Unlike the inert clay, we can actively co-operate with God to enhance our flexibility and malleability by being open to change and development. Change is often what worries churches most and can be something that is resisted. For many the Church is the one unchanging element in their world and, as a result, change is resisted in order to provide the sense of security that people think they need in an ever-changing world. Yet, the reality is that change is natural and something that is always occurring throughout our lives. The cells in our bodies - trillions of them - are not all the exact same cells that we had yesterday; our body's cells are constantly replicating, creating their own replacements.
If change is natural and if change is God’s plan, then, like the clay becoming pliable enough to be shaped and moulded, we also need to develop a similar pliability in order that God can achieve a process of change in us. We can do this by pro-actively seeking change or by co-operating with change, rather than resisting it.
In 2006, the artist Theaster Gates made his home in a former confectionery store on South Dorchester Avenue in the heart of Greater Grand Crossing, one of Chicago’s most deprived areas. In 2009 he purchased the neighbouring building, which became known as the Archive House, home to 14,000 books from the former Prairie Avenue Bookshop. Reconstructed using discarded resources from across the city, it fulfils his Rebuild Foundation’s remit of regeneration via “individual empowerment and community engagement.” His most ambitious projects are those which use abandoned buildings in Chicago as sites of community transformation and gathering in a bid to reverse the trends of social and economic fragmentation in the city.
Before developing these projects, Gates was first a potter.
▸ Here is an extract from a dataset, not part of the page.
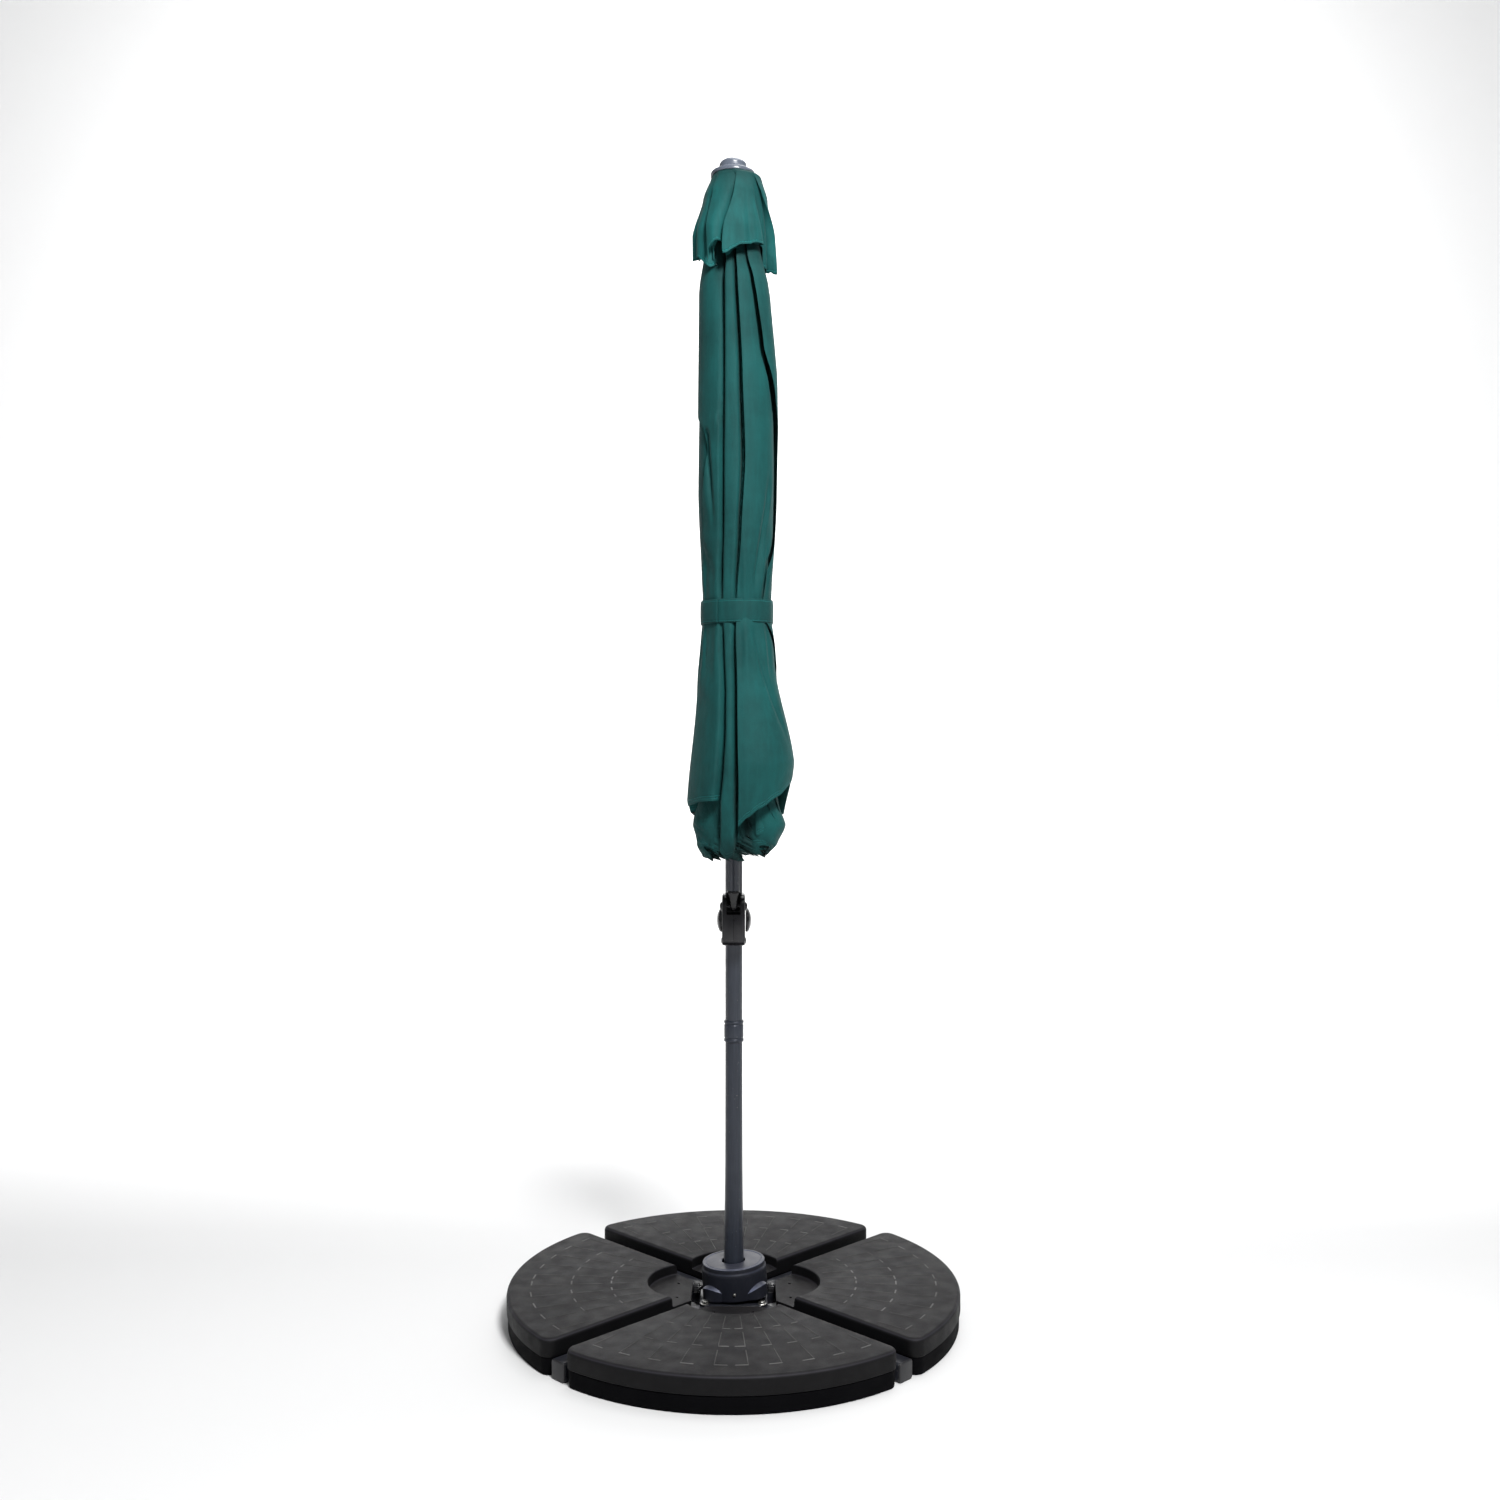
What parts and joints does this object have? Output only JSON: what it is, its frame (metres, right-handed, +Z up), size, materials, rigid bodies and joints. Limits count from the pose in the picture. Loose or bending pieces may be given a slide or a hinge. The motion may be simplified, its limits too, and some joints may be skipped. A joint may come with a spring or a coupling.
{
  "type": "cantilever patio umbrella with base",
  "caption": "Furled cantilever patio umbrella: canopy hung beside a mast on a folding arm with a sliding carriage, on a cross base held by quarter-round weights.",
  "frame": {"origin": "on the ground at the middle of the base, under the mast's axis", "axes": "+Z up along the mast, -Y towards the hanging canopy, +X to the right as seen from the canopy's side"},
  "size_m": [1, 1, 2.5087],
  "materials": {
    "painted_steel": "gloss dark grey powder coat",
    "mast_paint": "satin dark grey powder coat",
    "rib_paint": "satin",
    "zinc_steel": "plated",
    "black_plastic": "satin moulded",
    "gloss_black_plastic": "gloss moulded",
    "weight_plastic": "pebbled moulded",
    "cover_plastic": "satin moulded",
    "green_cloth": "woven polyester"
  },
  "bodies": {
    "base": {"cross_beam_long": "painted_steel", "cross_beam_half_1": "painted_steel", "cross_beam_half_2": "painted_steel", "beam_cap_1": "black_plastic", "beam_cap_2": "black_plastic", "beam_cap_3": "black_plastic", "beam_cap_4": "black_plastic", "base_plate": "painted_steel", "base_bolt_1": "zinc_steel", "base_bolt_2": "zinc_steel", "base_bolt_3": "zinc_steel", "base_bolt_4": "zinc_steel", "mast_socket": "painted_steel", "hub_cover": "cover_plastic"},
    "weight_front": {"weight_front_shell": "weight_plastic", "weight_front_tray": "weight_plastic"},
    "weight_right": {"weight_right_shell": "weight_plastic", "weight_right_tray": "weight_plastic"},
    "weight_back": {"weight_back_shell": "weight_plastic", "weight_back_tray": "weight_plastic"},
    "weight_left": {"weight_left_shell": "weight_plastic", "weight_left_tray": "weight_plastic"},
    "clamp_knob_left": {"clamp_knob_left": "black_plastic"},
    "clamp_knob_right": {"clamp_knob_right": "black_plastic"},
    "mast": {"mast_lower": "mast_paint", "mast_upper": "mast_paint", "mast_coupling": "black_plastic", "mast_joiner": "zinc_steel", "mast_head": "black_plastic"},
    "strut": {"strut_bar_left": "mast_paint", "strut_bar_right": "mast_paint"},
    "boom": {"boom_tube": "mast_paint", "boom_foot": "black_plastic", "boom_head": "black_plastic", "hang_bolt": "zinc_steel"},
    "carriage": {"carriage_shell_left": "gloss_black_plastic", "carriage_shell_right": "gloss_black_plastic", "boom_pivot_bolt": "zinc_steel", "carriage_bolt": "zinc_steel", "carriage_grip": "gloss_black_plastic"},
    "winch": {"winch_drum": "zinc_steel", "winch_disc_left": "gloss_black_plastic", "winch_disc_right": "gloss_black_plastic"},
    "lock_lever": {"lock_lever": "black_plastic"},
    "canopy": {"crown_hub": "black_plastic", "centre_post": "zinc_steel", "runner": "black_plastic", "rib_1": "rib_paint", "rib_2": "rib_paint", "rib_3": "rib_paint", "rib_4": "rib_paint", "rib_5": "rib_paint", "rib_6": "rib_paint", "rib_7": "rib_paint", "rib_8": "rib_paint", "crown_cap": "gloss_black_plastic", "canopy_cloth": "green_cloth", "vent_flap": "green_cloth", "canopy_strap": "green_cloth"}
  },
  "joints": [
    {"name": "weight_front_lift", "type": "slide", "parent": "base", "child": "weight_front", "axis": [0, 0, 1], "range_m": [0, 0.15]},
    {"name": "weight_right_lift", "type": "slide", "parent": "base", "child": "weight_right", "axis": [0, 0, 1], "range_m": [0, 0.15]},
    {"name": "weight_back_lift", "type": "slide", "parent": "base", "child": "weight_back", "axis": [0, 0, 1], "range_m": [0, 0.15]},
    {"name": "weight_left_lift", "type": "slide", "parent": "base", "child": "weight_left", "axis": [0, 0, 1], "range_m": [0, 0.15]},
    {"name": "knob_left_turn", "type": "hinge", "parent": "base", "child": "clamp_knob_left", "pos_m": [-0.076, 0, 0.059], "axis": [-1, 0, 0], "range_deg": [0, 720]},
    {"name": "knob_right_turn", "type": "hinge", "parent": "base", "child": "clamp_knob_right", "pos_m": [0.076, 0, 0.059], "axis": [1, 0, 0], "range_deg": [0, 720]},
    {"name": "mast_swivel", "type": "hinge", "parent": "base", "child": "mast", "pos_m": [0, 0, 0.052], "axis": [0, 0, 1], "continuous": true},
    {"name": "strut_swing", "type": "hinge", "parent": "mast", "child": "strut", "pos_m": [0, -0.05, 2.254], "axis": [-1, 0, 0], "range_deg": [0, 58]},
    {"name": "boom_fold", "type": "hinge", "parent": "strut", "child": "boom", "pos_m": [0, -0.05, 1.584], "axis": [1, 0, 0], "range_deg": [0, 116]},
    {"name": "carriage_pivot", "type": "hinge", "parent": "boom", "child": "carriage", "pos_m": [0, -0.05, 0.914], "axis": [-1, 0, 0], "range_deg": [0, 58]},
    {"name": "canopy_hang", "type": "hinge", "parent": "boom", "child": "canopy", "pos_m": [0, -0.052, 2.453], "axis": [-1, 0, 0], "range_deg": [0, 58]},
    {"name": "winch_turn", "type": "hinge", "parent": "carriage", "child": "winch", "pos_m": [0, 0.042, 0.873], "axis": [1, 0, 0], "continuous": true},
    {"name": "lock_lever_squeeze", "type": "hinge", "parent": "carriage", "child": "lock_lever", "pos_m": [0, 0.076, 0.887], "axis": [1, 0, 0], "range_deg": [0, 12], "stiffness_Nm_per_rad": 0.6, "springref_deg": -8.59}
  ],
  "couplings": [
    {"joint": "strut_swing", "follows": "boom_fold", "ratio": 0.5},
    {"joint": "carriage_pivot", "follows": "boom_fold", "ratio": 0.5},
    {"joint": "canopy_hang", "follows": "boom_fold", "ratio": 0.5}
  ]
}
He says: “Clay made me and is forever the root of my artistic interest.” Clay feels to him like “a philosophy,” as potters “learn how to shape the world.” He has then gone on to apply that philosophy more widely recognising that all his starting points for inspiration - blackness, clay, immateriality, and space – “are all launch pads that encourage advanced practice, reflection, trial, and iteration” and, as a result, he is constantly “practising acts of creation.” As someone who, as a youth, joined the New Cedar Grove Missionary Baptist Church choir, Gates sees this philosophy as one that connects with the Bible. The first words in his film called ‘A Clay Sermon’ are: “In the beginning, there was clay. Clay was without form.” This echo of the Book of Genesis comes at the beginning of a film that combines music, images, and words to paint a picture of the limitless potential of clay and working with clay.
Theaster Gates is, therefore, a contemporary example of what God is calling us to be through Jeremiah’s prophecy, a people who are open to change, pro-active about change, and creatively enabling change to occur in ways that reflect God’s kingdom and its values. That is what God is calling us to be and do in the Wickford and Runwell Team Ministry, as that this the call that God is continually sharing with his people, just as was the case when he told Jeremiah to visit his local potter. We are more likely today to watch ‘The Great Pottery Throw Down’ that we are to visit a local potter. However, may we be inspired, as was Jeremiah, to see ourselves as a constantly evolving work of art and also to become those who initiate new projects that bring change within our communities, as Theaster Gates has done in his.